The phase following the October 1999 military coup in Pakistan saw a decline in sectarian violence. In February 2001, at a meeting of the Milli Yekjehti Council (MYC*), the SMP and the SSP announced their willingness to shun all differences and to withdraw cases against each other. Meanwhile, several Shia organisations have been petitioning the government for the release of SMP chief Ghulam Raza Naqvi, though the government is yet to respond.

Even as these apparent gestures towards peace are made, the SMP was suspected to involved in the attack on an SSP controlled mosque in which nine worshippers were killed and 12 others injured on March 12, 2001. Earlier, in February 2001, the SMP was reported to have sought membership in the Grand Democratic Alliance, formed to launch a movement for restoration of democracy in Pakistan.

Estimated to have a cadre base of 30000 Shia followers, the outfit also maintains close links with the Shia regime in Iran. This connection led to the assassination of Iran’s Counsel General in Lahore, Sadeq Ganji, in December 1990 by suspected Sunni terrorists. The assassination was apparently a reprisal for the murder in February that year of SSP founder, Maulana Haq Nawaz Jhangvi. Similarly, soon after a bomb explosion at a Lahore court in January 1997 in which the then SSP chief, Zia-ur-Rehman Farooqi was killed along with 29 others, an Iranian diplomat Muhammad Ali Rahimi was killed in Multan in the same month. The Iranian Cultural Centre in Lahore too was attacked and burnt down in that month. Besides, five personnel of the Iranian armed forces who were in Pakistan for training were murdered in September that year.

In 1996, a faction of the SMP cadres opposed their chief Maulana Yazdani for his conciliatory attitude towards the MYC which to them amounted to a compromise on their faith and fundamental beliefs. The present Saalar-i-Aala ('commander') of the SMP Ghulam Raza Naqvi reportedly ordered the assassination of Maulana Yazdani, which was executed in September 1996. Another faction was formed under the leadership of Major (Retd.) Ashraf Ali Shah in 1996 and confronted Ghulam Naqvi’s group which led to internecine clashes.

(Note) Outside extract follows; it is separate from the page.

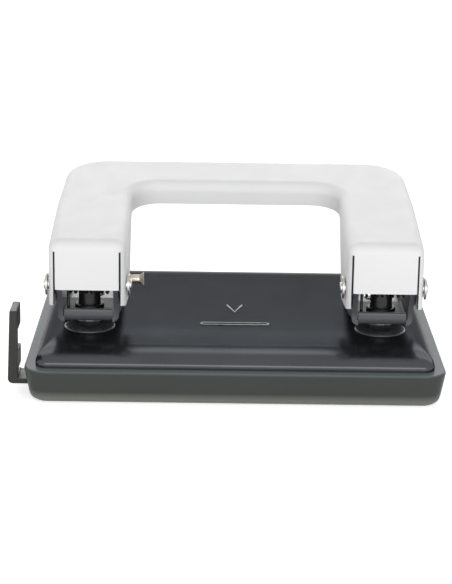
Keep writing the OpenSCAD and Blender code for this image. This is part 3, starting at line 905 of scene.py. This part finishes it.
@dataclass
class Handle:
    """White handle, one sheet with four ears, two skirts and a grip bar."""

    half_x: float = 50.4
    taper: float = 1.2
    front: float = -31.7
    knee: float = 0.9
    back: float = 33.5
    rear_radius: float = 12.0
    opening_x: float = 29.6
    opening_back: float = 13.5
    opening_radius: float = 8.0
    top_z: float = 41.0
    crest_z: float = 48.84
    slope: float = math.radians(7.8)
    sheet: float = 1.5
    bend: float = 3.0
    bend_steps: int = 8
    blank_foot: float = 12.0
    slit_top: float = 37.2
    slit: float = 0.3
    slit_depth: float = 1.1
    slit_under: float = 0.5
    skirt_foot: float = 26.9
    flange: float = 6.6
    ear_in: float = 8.9
    tip_radius: float = 1.6
    heel_radius: float = 4.0
    heel: Pair = (-12.9, 24.2)
    tip: Pair = (-30.1, 23.9)
    lean: float = math.radians(51)
    fillet: float = 6.0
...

Ghulam Naqvi, had, in 1996, ensured that the outfit had its headquarters, Thokar Niaz Beg, a village in Lahore, completely under their control and impossible for security agencies to penetrate. Following the factional clashes, the SMP commander was forced to flee and was later arrested by police in December 1996. The year also saw the broadening target base of sectarian terrorists with several bureaucrats being attacked and killed including the Commissioner of Sargodha and the deputy commissioner of Khanewal.

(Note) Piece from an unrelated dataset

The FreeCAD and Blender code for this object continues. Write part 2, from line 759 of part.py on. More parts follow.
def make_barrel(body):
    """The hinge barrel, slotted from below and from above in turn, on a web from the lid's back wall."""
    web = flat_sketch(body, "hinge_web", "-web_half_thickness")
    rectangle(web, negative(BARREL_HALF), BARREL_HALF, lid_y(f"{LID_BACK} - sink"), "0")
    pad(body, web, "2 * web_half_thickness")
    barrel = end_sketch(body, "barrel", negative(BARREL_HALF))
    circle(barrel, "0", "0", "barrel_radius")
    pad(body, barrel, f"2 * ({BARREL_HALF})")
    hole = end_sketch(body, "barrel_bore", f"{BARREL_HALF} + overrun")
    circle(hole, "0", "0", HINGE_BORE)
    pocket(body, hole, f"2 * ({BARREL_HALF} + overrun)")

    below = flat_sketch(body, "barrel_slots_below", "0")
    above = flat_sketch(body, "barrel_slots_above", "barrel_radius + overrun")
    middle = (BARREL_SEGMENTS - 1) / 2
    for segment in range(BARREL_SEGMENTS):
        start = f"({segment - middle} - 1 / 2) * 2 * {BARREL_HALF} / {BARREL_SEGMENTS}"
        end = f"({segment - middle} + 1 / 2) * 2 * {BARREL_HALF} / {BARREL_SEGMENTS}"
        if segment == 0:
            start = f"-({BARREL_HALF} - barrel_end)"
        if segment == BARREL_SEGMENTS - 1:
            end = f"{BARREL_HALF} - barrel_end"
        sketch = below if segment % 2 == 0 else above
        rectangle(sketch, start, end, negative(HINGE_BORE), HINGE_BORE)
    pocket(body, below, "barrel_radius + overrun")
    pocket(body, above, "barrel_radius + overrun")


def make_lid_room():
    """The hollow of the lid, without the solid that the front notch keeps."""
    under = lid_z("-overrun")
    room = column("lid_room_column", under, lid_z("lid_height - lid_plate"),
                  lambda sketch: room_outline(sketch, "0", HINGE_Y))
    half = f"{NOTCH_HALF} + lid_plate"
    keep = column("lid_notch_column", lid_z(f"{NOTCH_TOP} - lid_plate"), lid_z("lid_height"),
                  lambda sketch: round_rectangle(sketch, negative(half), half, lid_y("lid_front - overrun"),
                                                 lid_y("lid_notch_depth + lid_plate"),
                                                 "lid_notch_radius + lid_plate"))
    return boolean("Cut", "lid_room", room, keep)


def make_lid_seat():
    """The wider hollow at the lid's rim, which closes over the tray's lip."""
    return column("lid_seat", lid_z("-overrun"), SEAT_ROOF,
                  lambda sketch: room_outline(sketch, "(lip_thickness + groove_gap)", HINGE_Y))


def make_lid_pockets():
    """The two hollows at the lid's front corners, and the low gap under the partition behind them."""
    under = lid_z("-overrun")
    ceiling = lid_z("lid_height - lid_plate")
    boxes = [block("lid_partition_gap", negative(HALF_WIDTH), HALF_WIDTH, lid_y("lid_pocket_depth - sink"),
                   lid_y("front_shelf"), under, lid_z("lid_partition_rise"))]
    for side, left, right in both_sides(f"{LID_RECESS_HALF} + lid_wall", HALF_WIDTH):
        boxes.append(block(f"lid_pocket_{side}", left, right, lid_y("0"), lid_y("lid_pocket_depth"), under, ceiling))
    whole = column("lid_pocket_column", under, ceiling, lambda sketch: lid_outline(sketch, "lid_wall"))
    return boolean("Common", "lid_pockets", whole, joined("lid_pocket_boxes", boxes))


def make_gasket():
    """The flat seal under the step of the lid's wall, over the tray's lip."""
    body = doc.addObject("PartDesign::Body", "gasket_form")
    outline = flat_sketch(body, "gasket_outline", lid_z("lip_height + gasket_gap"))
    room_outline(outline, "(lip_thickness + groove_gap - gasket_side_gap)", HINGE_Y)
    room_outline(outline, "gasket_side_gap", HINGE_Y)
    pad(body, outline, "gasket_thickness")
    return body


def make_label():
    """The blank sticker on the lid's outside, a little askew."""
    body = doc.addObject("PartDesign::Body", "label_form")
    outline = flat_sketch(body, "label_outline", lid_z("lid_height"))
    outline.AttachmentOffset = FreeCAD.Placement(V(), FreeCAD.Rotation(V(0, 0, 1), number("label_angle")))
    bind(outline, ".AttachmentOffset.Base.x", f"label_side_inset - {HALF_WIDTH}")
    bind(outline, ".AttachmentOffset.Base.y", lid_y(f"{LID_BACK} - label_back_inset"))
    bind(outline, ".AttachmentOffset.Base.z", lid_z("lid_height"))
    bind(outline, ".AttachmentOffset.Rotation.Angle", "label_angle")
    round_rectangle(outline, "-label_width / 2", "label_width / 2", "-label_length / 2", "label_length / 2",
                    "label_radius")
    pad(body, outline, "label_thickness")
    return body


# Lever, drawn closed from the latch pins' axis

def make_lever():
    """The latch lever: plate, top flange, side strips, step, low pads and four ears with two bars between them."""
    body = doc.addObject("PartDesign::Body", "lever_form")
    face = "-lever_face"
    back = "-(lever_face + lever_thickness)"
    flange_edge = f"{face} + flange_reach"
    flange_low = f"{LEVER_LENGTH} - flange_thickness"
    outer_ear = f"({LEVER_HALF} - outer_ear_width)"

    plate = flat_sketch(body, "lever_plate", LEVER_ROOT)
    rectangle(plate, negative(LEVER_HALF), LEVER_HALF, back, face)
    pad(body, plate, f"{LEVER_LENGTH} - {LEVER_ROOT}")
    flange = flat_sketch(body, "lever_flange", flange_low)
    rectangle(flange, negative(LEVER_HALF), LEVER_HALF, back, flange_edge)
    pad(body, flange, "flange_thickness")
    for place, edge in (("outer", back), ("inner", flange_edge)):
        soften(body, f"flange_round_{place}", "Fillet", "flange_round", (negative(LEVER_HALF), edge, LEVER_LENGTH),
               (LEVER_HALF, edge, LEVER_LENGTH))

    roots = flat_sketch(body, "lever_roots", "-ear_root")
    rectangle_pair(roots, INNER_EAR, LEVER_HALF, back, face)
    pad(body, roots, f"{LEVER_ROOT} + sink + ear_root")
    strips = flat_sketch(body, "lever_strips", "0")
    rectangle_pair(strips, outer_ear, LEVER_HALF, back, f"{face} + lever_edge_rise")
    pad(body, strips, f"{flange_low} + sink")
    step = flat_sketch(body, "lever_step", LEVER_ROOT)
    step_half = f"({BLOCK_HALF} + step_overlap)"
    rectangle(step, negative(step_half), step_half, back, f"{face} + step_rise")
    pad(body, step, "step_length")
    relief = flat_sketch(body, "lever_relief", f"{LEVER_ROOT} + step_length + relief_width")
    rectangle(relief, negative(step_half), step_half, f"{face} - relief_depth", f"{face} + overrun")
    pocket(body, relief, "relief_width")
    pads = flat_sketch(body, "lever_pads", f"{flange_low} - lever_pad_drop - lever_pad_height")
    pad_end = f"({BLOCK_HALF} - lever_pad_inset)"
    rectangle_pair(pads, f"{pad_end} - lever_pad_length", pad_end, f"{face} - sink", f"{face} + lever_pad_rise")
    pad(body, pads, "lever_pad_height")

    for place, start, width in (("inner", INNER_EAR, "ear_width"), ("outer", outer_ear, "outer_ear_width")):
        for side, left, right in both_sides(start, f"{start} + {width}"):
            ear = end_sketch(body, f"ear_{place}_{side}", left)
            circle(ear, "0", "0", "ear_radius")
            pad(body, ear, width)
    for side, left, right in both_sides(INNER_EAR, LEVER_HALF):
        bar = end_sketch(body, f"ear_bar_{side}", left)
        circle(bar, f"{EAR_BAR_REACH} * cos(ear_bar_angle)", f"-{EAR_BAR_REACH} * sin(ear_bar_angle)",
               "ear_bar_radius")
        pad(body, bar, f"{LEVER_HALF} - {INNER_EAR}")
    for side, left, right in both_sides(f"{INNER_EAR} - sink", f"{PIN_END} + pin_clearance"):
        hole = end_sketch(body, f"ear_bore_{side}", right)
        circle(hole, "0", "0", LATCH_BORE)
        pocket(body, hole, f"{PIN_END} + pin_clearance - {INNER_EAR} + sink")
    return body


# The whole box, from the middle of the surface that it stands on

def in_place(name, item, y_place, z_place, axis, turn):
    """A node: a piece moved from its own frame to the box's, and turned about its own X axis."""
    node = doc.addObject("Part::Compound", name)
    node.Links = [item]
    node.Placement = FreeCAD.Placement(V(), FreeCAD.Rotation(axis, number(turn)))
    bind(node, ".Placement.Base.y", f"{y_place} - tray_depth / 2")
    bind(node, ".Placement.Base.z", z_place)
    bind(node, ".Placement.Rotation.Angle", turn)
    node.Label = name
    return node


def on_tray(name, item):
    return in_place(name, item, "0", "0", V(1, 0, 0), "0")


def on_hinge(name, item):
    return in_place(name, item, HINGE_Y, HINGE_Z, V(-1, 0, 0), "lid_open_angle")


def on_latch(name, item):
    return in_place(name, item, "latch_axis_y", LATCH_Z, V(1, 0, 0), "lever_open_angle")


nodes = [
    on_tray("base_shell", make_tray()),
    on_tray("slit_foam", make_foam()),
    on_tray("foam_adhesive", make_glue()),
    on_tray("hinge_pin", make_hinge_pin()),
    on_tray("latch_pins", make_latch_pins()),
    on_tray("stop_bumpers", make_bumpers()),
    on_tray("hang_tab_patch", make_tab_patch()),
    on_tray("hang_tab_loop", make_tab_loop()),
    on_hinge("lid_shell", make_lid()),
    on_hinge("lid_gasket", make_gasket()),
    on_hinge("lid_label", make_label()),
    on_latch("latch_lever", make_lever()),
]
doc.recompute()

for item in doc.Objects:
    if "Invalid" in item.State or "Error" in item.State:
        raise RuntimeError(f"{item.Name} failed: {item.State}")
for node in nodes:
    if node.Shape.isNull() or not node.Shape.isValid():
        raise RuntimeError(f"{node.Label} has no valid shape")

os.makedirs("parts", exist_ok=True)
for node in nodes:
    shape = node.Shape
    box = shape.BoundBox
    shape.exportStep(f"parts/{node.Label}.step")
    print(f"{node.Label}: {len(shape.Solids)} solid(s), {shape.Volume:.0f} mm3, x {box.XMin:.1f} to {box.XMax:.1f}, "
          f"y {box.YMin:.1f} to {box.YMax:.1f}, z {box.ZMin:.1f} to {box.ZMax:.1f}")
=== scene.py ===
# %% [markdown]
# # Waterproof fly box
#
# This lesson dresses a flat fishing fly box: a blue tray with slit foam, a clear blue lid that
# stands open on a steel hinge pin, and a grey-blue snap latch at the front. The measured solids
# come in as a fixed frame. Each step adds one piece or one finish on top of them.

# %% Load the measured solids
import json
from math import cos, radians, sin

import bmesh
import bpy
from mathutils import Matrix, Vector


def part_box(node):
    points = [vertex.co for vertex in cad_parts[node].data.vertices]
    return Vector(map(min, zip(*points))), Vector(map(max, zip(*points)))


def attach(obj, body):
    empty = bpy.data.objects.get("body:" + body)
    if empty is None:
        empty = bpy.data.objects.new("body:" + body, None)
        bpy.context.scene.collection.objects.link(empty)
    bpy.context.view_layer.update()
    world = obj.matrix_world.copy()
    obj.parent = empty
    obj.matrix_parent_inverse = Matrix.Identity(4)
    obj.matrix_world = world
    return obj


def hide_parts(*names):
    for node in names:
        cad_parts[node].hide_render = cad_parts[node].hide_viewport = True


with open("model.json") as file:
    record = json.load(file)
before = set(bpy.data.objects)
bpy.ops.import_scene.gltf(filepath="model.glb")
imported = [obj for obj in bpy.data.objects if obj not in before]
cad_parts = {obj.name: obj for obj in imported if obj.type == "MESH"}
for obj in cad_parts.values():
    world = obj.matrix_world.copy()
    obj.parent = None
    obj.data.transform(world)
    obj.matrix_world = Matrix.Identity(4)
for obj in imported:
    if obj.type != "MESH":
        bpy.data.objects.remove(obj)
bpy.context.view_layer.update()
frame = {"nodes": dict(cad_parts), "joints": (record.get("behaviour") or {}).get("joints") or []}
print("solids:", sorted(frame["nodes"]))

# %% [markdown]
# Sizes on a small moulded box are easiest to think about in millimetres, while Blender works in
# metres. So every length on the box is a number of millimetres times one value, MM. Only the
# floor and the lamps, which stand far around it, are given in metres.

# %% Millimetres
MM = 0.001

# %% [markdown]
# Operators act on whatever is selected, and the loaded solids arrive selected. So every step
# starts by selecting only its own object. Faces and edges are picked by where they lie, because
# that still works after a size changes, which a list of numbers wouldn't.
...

The MYC was formed in March 1995 by 11 religious/sectarian outfits to foster sectarian harmony, point out causes of any misunderstanding between sects and resolve any conflicts which result from these differences. The Council agreed in May 1995 on a 17-point code of conduct. As a result, the situation vis-a-vis sectarian violence significantly improved in 1995 and 1996. However, the extremists in both the Shia and Sunni camps blamed their leaders for compromising on their respective basic beliefs and principles and, therefore, were not happy. After a lot of grumbling, they lost patience by the middle of 1996 and started another extremely violent phase of violence. Ever since, though the MYC has been around and periodically asserts that it has successfully deflated tensions between extremist outfits, violence continues.